▶ _What you have to do_
Output a verbatim copy of the data, cut off after the line that contains "ring, under, wall, across".

(Collected data entries)
* * * * * * * * *

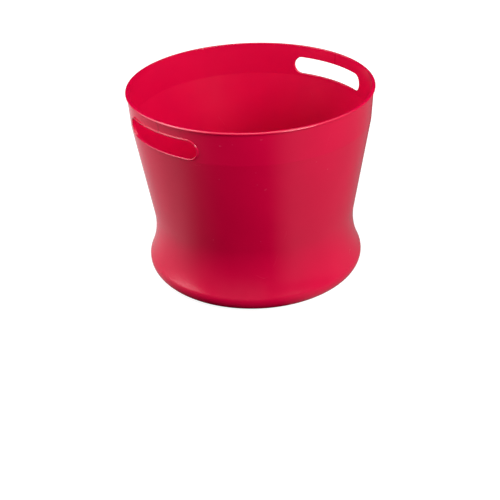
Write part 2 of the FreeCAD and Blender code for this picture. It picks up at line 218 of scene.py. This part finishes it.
def shellProfile():
    # once round the section: underside, outside, bead, inside, floor
    p, f, m, b, n = [], floorPan, moulding, bead, faceCount
    heel, hollow, touch = form["heel"], form["hollow"], form["touch"]
    ring, under, wall, across = form["ringRadius"], f["lift"], m["wall"], form["across"]

    # stub and underside of the floor
    gate, gateLow, soft = f["gateRadius"], floorLow.z, f["gateRound"]
    straight(p, "floorPanel", (0, gateLow), (gate - soft, gateLow), n["gate"])
    turn(p, "floorPanel", (gate - soft, gateLow + soft), soft, -90, 0, n["smallRound"])
    turn(p, "floorPanel", (gate + soft, under - soft), soft, 180, 90, n["smallRound"], True)
    straight(p, "floorPanel", (gate + soft, under), (ring - f["ringFillet"], under), n["underside"])

    # standing ring, heel, waist and taper
    soft = f["ringFillet"]
    turn(p, "baseBulge", (ring - soft, under - soft), soft, 90, 0, n["round"], True)
    soft = f["ringEdge"]
    turn(p, "baseBulge", (ring + soft, soft), soft, 180, 270, n["smallRound"])
    straight(p, "baseBulge", (ring + soft, 0), (heel.x, 0), n["ring"])
    bulgeTurn = angleOf(hollow - heel)
    turn(p, "baseBulge", heel, m["heelRadius"], -90, bulgeTurn, n["heel"])
    hollowStart, hollowEnd = bulgeTurn + 180, angleOf(touch - hollow) % 360
    turn(p, "waistWall", hollow, form["hollowRadius"], hollowStart, hollowEnd, n["waist"], True)
    centre, low, high = softCrease(False)
    straight(p, "sideWall", touch, low, n["taper"])
    first, last = angleOf(low - centre), angleOf(high - centre)
    turn(p, "sideWall", centre, m["creaseSoftness"], first, last, n["crease"])

    # band, with rows that the patches round the slots share
    foot, head = (bandRadius(rows[0]), rows[0]), (bandRadius(rows[-1]), rows[-1])
    straight(p, "handleBand", high, foot)
    outerRows = len(p) - 1
    straight(p, "handleBand", foot, head, n["band"])

    # bead
    centre, low, high = beadSeat()
    first, last = angleOf(low - centre) % 360, angleOf(high - centre)
    turn(p, "rimBead", centre, b["seatFillet"], first, last, n["smallRound"], True)
    rim, top, seat, bore = rimRadius, rimTop.z, bandTop.z, bandRadius(bandTop.z) - across
    soft = b["underRound"]
    turn(p, "rimBead", (rim - soft, seat + soft), soft, -90, 0, n["beadUnder"])
    soft = b["outerRound"]
    turn(p, "rimBead", (rim - soft, top - soft), soft, 0, 90, n["beadOuter"])
    soft = b["innerRound"]
    turn(p, "rimBead", (bore + soft, top - soft), soft, 90, 180, n["beadInner"])

    # inside of the band, taper, waist and heel
    foot, head = (foot[0] - across, foot[1]), (head[0] - across, head[1])
    straight(p, "handleBand", (bore, seat), head)
    innerRows = len(p) - 1
    straight(p, "handleBand", head, foot, n["band"])
    centre, low, high = softCrease(True)
    straight(p, "handleBand", foot, high)
    first, last = angleOf(high - centre), angleOf(low - centre)
    turn(p, "sideWall", centre, m["creaseSoftness"], first, last, n["crease"], True)
    innerTouch = hollow + (touch - hollow) * (1 + wall / form["hollowRadius"])
    straight(p, "sideWall", low, innerTouch, n["taper"])
    turn(p, "waistWall", hollow, form["hollowRadius"] + wall, hollowEnd, hollowStart, n["waist"])
    turn(p, "baseBulge", heel, m["heelRadius"] - wall, bulgeTurn, -90, n["innerHeel"], True)

    # groove round the floor, and the floor
    groove, top, soft = ring + wall, floorTop.z, f["grooveFillet"]
    turn(p, "baseBulge", (groove + soft, wall + soft), soft, 270, 180, n["smallRound"], True)
    soft = f["topRound"]
    turn(p, "floorPanel", (groove - soft, top - soft), soft, 0, 90, n["round"])
    straight(p, "floorPanel", (groove - soft, top), (0, top), n["floor"])
    return p, outerRows, innerRows


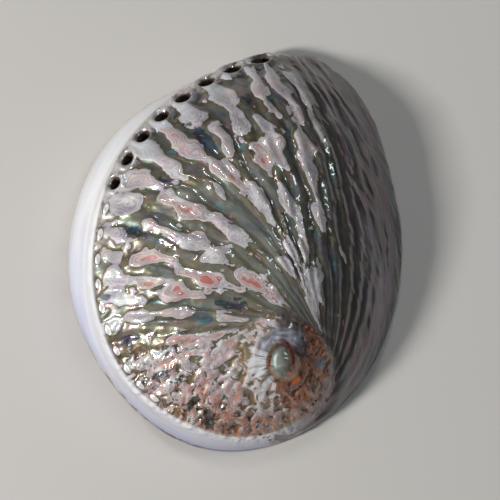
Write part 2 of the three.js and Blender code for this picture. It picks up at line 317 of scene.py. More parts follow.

* * * * * * * * *

▶ _Final answer_
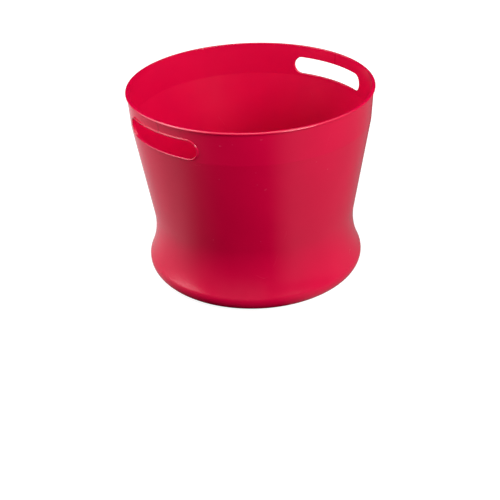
Write part 2 of the FreeCAD and Blender code for this picture. It picks up at line 218 of scene.py. This part finishes it.
def shellProfile():
    # once round the section: underside, outside, bead, inside, floor
    p, f, m, b, n = [], floorPan, moulding, bead, faceCount
    heel, hollow, touch = form["heel"], form["hollow"], form["touch"]
    ring, under, wall, across = form["ringRadius"], f["lift"], m["wall"], form["across"]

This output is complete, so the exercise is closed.